Ad Avellino i funerali di Aldo Gioia, ucciso dal fidanzato della figlia con la complicità di lei
Sono cominciati alle 15 i funerali di Aldo Gioia, il 53enne ucciso a coltellate lunedì scorso, 23 aprile, nella sua abitazione. Nella chiesa di San Ciro, in viale Italia, circa 100 persone: capienza massima consentita per le norme anti Covid. In FCA, dove la vittima lavorava, i colleghi hanno deciso di ricordarlo con un minuto di silenzio su tutti i turni di lavoro.

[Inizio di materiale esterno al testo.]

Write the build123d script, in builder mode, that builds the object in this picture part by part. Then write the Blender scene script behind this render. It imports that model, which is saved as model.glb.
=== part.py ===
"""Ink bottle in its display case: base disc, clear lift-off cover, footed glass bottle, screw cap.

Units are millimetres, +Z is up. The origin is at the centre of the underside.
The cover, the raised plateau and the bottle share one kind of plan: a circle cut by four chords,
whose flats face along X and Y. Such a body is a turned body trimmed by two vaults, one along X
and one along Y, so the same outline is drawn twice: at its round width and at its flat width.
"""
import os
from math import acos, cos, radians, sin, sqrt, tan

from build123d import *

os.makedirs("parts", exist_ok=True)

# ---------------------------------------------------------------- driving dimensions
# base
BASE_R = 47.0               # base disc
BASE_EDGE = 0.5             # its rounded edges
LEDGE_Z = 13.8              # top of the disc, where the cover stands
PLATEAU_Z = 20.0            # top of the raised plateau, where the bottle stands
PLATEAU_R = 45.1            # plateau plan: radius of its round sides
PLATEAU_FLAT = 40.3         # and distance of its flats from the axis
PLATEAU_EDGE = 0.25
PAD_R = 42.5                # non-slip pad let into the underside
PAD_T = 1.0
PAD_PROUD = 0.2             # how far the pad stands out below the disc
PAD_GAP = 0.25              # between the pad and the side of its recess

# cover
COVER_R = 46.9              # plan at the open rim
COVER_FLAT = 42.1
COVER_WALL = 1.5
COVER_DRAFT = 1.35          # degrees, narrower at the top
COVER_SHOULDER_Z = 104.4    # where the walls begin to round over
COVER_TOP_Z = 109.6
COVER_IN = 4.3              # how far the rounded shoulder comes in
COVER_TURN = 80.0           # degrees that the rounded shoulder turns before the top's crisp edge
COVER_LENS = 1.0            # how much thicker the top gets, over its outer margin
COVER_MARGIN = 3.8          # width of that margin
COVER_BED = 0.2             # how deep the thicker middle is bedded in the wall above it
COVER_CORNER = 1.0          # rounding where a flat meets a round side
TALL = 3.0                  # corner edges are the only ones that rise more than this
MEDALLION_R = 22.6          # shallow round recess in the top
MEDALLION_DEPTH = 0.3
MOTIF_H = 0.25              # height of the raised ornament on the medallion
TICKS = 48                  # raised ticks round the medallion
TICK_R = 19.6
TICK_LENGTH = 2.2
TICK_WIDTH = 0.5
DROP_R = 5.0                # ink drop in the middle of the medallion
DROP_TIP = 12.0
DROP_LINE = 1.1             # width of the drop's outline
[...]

Per la morte di Gioia sono in carcere la figlia Elena, 18 anni, e il fidanzato di lei, Giovanni Limata, 23 anni; il ragazzo, rintracciato poche ore dopo nella casa del padre a Cervinara (Avellino), avrebbe confessato agli agenti della Squadra Mobile di avere colpito il 53enne dopo avere pianificato con la ragazza l'assassinio dell'uomo, della moglie e dell'altra figlia. Ieri i due hanno sostenuto l'interrogatorio di convalida; il gip ha confermato gli arresti, dopo l'udienza entrambi sono tornati nel carcere di Avellino.
Ieri è stata anche la giornata dell'autopsia: secondo il referto del medico legale incaricato, Aldo Gioia è stato ucciso con 14 fendenti, inferti con un coltello da caccia; ha provato a difendersi, altre ferite sono state trovate sulle mani e sulle braccia. Il 23enne ha raccontato che a pianificare l'assassinio sarebbe stata la fidanzata e che il piano originale comprendeva che venissero uccise anche la moglie del 53enne e l'altra figlia; probabilmente a salvare loro la vita è stato lo stesso Aldo, gridando durante l'aggressione e mettendo in fuga il ragazzo.

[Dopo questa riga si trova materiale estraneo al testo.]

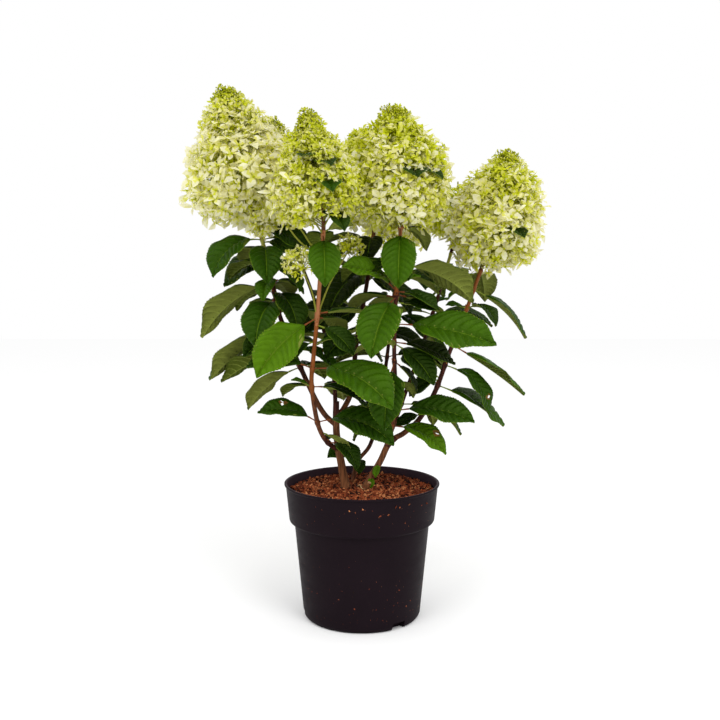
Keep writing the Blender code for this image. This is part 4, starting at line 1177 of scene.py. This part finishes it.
def floret_axes(normal, dice):
    normal = normal / np.linalg.norm(normal)
    seed = np.array((0.0, 0.0, 1.0)) if abs(normal[2]) < 0.9 else np.array((1.0, 0.0, 0.0))
    across = np.cross(seed, normal)
    across /= np.linalg.norm(across)
    aside = np.cross(normal, across)
    turn = dice.uniform(0, 2 * math.pi)
    return (
        across * math.cos(turn) + aside * math.sin(turn),
        aside * math.cos(turn) - across * math.sin(turn),
        normal,
    )


def add_floret(batch, middle, normal, size, tint, dice, cup=0.35, sepal=SEPAL):
    """Four broad sepals, each with its own length, tilt, cup and twist. A finer floret also has a bud."""
    across, aside, normal = floret_axes(normal, dice)
    flat, sepal_triangles, sepal_quads = sepal
    points, count = [], 0
    triangles, quads = [], []
    for k in range(4):
        turn = math.pi / 2 * k + dice.uniform(-0.25, 0.25)
        length = size * (1.1 if k % 2 else 0.9) * dice.uniform(0.85, 1.15)
        width = length * dice.uniform(0.70, 0.95)
        out = across * math.cos(turn) + aside * math.sin(turn)
        over = aside * math.cos(turn) - across * math.sin(turn)
        twist = dice.uniform(-0.55, 0.55)
        over = over * math.cos(twist) + normal * math.sin(twist)
        rise = cup + dice.uniform(-0.30, 0.40)
        bend = dice.uniform(-0.80, 0.15)
        sway = dice.uniform(-0.18, 0.18)
        s, w = flat[:, 0], flat[:, 1]
        up = rise * s + bend * s ** 2 + 0.55 * w ** 2
        shape = middle + np.outer(s, out) * length + np.outer(w + sway * s * s, over) * width
        points.append(shape + np.outer(up, normal) * length)
        triangles.append(sepal_triangles + count)
        quads.append(sepal_quads + count)
        count += len(flat)
    # The sepals' feet are one or two tints greener: partly their own colour, partly painted shade among the
    # sepals.
    inner = max(0, tint - 1 - (dice.random() < 0.6))
    tip = min(RIPEST, tint + (dice.random() < 0.4))
    batch.add(
        np.concatenate(points),
        (np.concatenate(quads), np.tile([inner, tint, tip, tip], 4)),
        (np.concatenate(triangles), np.tile([inner, inner, tip, tip], 4)),
    )
    if sepal is SEPAL:
        add_bud(batch, middle + normal * size * 0.10, size * 0.13, 1 if tint > 2 else 0)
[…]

La figlia Elena, che sempre secondo la versione fornita dal fidanzato era uscita di casa con un pretesto e gli aveva lasciato appositamente la porta aperta, era rientrata subito dopo e aveva chiamato i soccorsi, parlando di una fantomatica irruzione da parte di ladri; Gioia è morto poco dopo, al Pronto Soccorso. Secondo quanto ricostruito dagli inquirenti l'uomo sarebbe stato ucciso perché la sua famiglia, e lui in particolare, si opponeva alla relazione tra i due ragazzi, non ritenendo Limata affidabile.
Il sacerdote nell'omelia: "Non possiamo rimanere prigionieri della morte"
Durante l'omelia il parroco, don Luciano Gubitosa, ha detto che "non possiamo rimanere prigionieri della morte" e ha ringraziato "questa moglie, questa madre, per le sue poche parole che fanno vedere la possibilità di andare oltre. C'è un residuo di umanità a cui dobbiamo aggrapparci". La donna aveva detto nei giorni scorsi di voler rimanere accanto alla figlia, per non abbandonarla nonostante la strage pianificata. Di contro, il parroco ha parlato dei messaggi di condanna lanciati, anche tramite i social, con crudezza e brutalità verso Elena e Giovanni Limata: "una parte della città è superficiale – ha detto – ho letto commenti che dimostrano questa superficialità".
Indagini per scoprire eventuali complici del delitto
Gli inquirenti stanno ancora ricostruendo quello che è successo quella sera, subito dopo il delitto. È infatti emerso che Elena avesse preparato quattro zaini, con l'intenzione di allontanarsi da casa, e che Giovanni aveva insistito per andare a casa sua o comunque lontano da Avellino. Ma nessuno dei due guida né ha un'automobile a disposizione, gli inquirenti si chiedono quindi come avessero programmato di spostarsi. Non è inoltre chiaro come il ragazzo avesse raggiunto Cervinara, dove i poliziotti lo hanno arrestato.